**What you should do**: Copy out every line that contains the word "FreeCAD".

*** Information shown

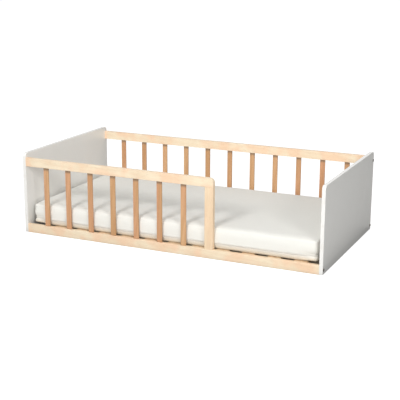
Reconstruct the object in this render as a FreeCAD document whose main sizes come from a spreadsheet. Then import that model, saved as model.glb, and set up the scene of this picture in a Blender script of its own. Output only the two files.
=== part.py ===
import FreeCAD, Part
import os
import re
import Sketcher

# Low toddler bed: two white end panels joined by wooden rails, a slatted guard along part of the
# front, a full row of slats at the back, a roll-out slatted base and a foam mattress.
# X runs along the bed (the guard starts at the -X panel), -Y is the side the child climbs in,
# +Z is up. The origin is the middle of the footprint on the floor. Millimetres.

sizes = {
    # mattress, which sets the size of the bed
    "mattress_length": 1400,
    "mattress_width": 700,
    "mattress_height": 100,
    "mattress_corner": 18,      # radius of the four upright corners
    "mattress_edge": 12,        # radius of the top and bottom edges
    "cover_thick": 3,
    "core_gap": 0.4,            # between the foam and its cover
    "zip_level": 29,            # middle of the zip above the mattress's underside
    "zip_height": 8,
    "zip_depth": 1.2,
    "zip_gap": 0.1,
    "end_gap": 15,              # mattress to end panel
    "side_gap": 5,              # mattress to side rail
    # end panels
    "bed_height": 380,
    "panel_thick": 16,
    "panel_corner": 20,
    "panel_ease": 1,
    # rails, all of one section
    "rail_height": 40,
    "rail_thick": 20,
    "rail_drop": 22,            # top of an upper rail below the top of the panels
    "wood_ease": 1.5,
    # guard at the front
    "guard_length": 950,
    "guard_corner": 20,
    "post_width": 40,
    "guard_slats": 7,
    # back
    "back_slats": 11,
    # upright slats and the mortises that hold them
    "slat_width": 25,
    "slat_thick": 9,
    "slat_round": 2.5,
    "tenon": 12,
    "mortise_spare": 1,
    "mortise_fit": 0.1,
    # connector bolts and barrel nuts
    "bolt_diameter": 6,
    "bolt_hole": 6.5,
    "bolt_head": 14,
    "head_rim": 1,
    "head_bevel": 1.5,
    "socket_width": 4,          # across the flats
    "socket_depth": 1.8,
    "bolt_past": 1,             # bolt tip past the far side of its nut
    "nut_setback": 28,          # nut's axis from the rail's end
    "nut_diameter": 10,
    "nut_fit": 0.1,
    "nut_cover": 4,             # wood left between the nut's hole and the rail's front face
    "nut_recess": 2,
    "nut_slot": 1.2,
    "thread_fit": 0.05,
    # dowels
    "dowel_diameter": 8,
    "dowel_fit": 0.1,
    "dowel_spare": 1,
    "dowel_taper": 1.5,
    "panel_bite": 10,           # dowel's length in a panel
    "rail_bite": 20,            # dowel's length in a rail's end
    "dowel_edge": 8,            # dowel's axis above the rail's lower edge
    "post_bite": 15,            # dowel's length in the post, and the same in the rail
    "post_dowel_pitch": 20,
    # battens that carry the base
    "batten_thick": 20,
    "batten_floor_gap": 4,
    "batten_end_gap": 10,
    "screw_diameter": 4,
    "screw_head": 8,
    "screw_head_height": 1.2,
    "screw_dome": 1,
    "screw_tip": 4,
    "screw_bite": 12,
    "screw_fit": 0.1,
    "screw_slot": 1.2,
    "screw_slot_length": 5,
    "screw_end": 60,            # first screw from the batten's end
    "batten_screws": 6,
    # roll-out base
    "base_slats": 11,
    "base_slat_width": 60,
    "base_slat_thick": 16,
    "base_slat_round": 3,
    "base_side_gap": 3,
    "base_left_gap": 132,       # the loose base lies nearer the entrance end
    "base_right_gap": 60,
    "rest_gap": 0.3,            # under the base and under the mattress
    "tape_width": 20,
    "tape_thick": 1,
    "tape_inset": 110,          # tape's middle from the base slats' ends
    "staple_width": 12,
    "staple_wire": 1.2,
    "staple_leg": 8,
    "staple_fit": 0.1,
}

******
*** Information shown

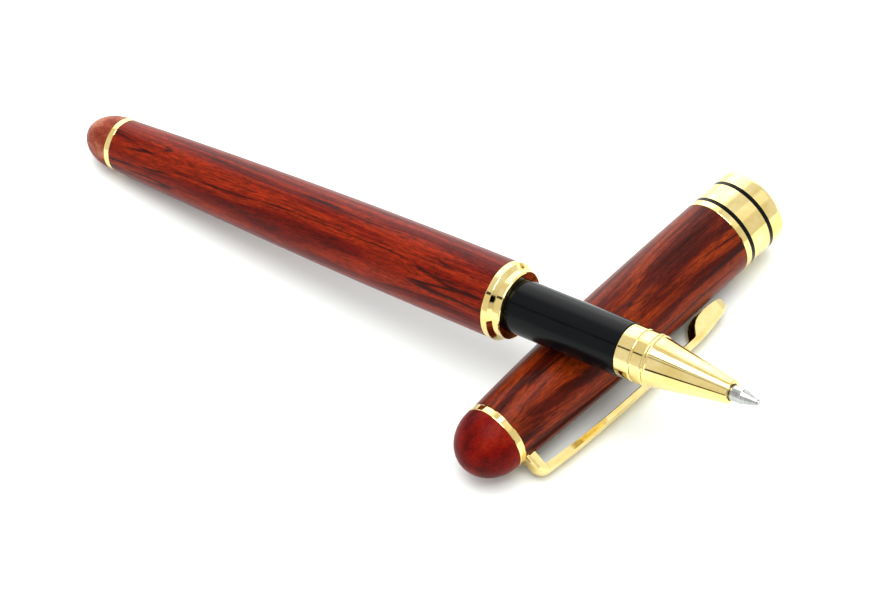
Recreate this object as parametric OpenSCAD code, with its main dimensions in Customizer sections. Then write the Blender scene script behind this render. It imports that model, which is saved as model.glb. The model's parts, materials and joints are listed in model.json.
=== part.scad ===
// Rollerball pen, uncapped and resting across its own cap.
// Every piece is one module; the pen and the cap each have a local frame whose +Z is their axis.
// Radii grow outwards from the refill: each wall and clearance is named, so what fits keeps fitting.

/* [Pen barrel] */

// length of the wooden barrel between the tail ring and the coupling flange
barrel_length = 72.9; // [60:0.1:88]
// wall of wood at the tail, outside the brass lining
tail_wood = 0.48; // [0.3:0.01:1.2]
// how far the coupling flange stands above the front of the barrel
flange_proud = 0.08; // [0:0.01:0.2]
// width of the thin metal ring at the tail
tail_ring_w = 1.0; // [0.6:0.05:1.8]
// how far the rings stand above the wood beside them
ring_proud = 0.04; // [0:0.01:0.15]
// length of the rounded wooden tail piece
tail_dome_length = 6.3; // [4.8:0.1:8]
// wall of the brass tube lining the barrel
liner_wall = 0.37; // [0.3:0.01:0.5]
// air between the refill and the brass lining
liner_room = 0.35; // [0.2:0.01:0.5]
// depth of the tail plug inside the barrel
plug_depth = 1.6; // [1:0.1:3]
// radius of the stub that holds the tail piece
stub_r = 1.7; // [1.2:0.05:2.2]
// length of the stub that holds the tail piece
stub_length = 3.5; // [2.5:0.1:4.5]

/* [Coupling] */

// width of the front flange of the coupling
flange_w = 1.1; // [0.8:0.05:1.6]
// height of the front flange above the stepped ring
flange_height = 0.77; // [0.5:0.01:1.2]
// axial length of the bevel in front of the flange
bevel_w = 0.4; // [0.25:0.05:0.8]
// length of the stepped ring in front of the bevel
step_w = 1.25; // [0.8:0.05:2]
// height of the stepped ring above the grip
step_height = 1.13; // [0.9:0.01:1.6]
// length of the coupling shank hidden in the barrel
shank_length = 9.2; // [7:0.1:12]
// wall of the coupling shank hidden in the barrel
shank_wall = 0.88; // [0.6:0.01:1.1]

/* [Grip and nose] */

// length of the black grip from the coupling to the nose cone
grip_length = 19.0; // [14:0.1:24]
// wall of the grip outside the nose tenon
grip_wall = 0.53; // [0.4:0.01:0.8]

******

**Task answer**:
Reconstruct the object in this render as a FreeCAD document whose main sizes come from a spreadsheet. Then import that model, saved as model.glb, and set up the scene of this picture in a Blender script of its own. Output only the two files.
import FreeCAD, Part